At the end of the day, spending the extra cash on UV-resistant exterior paint is just smart math. Sure, those premium 100% acrylic cans cost more at the counter today, but they’ll stretch your repaint cycle out by an extra five or seven years. That’s thousands of dollars in labor costs you won't have to pay twice.

For homeowners in Port Charlotte and the surrounding areas, A&B Painting knows exactly how to handle these high-performance coatings. We don't do "quick and cheap" because we know the Florida sun doesn't show any mercy to a rush job.

Contact A&B Painting at 941-206-5423 for a free quote on your next project and secure the UV-resistant exterior paint your home needs to survive.

Frequently Asked Questions

How long does exterior paint typically last in Florida?

If you go with the cheap stuff, you’re looking at a 3 to 5-year window. If you use a high-end UV-resistant setup and have a crew that actually preps the surface, you can easily push that to 8 or 10 years.

Does a glossy finish resist UV rays better than a flat finish?

Generally, yes. Satin and semi-gloss finishes have a higher resin count. That smoother surface makes it way harder for salt and dirt to hitch a ride, which prevents the sun from grinding that grit into your walls.

Can I paint my Florida home during the rainy season?

You can, but it’s all about the timing. You need at least a 2 to 4-hour dry window before the clouds break.
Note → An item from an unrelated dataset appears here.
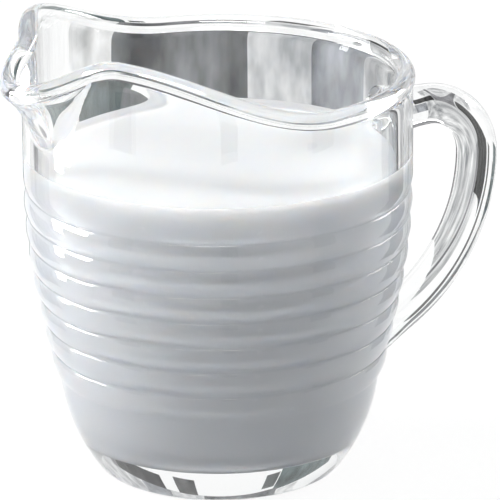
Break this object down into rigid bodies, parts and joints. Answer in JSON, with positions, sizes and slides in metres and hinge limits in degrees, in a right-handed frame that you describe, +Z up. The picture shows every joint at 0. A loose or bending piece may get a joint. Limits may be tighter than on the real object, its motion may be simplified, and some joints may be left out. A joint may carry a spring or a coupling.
{
  "type": "glass milk jug",
  "caption": "Small clear glass milk jug with pressed rings, a wavy beaded rim, a drawn spout and an oval rod handle, filled with milk.",
  "frame": {"origin": "centre of the flat underside of the base, on the body's own axis", "axes": "+Z up along the body's axis, spout towards -X, handle towards +X"},
  "size_m": [0.1212, 0.087, 0.1035],
  "materials": {
    "clear_glass": "clear pressed glass, polished, very slightly wavy",
    "milk": "whole milk, white and smooth"
  },
  "bodies": {
    "root": {"jug": "clear_glass", "milk": "milk"}
  },
  "joints": []
}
We track the humidity levels like hawks because if the air is too wet, the paint film won't cure and bond to the stucco.

Is elastomeric paint better than 100% acrylic for sun protection?

Elastomerics are king for waterproofing and hiding big cracks, but they don’t "breathe" well. For most local homes, a premium 100% acrylic is the better call because it balances UV defense with the breathability needed to keep moisture from getting trapped in your walls.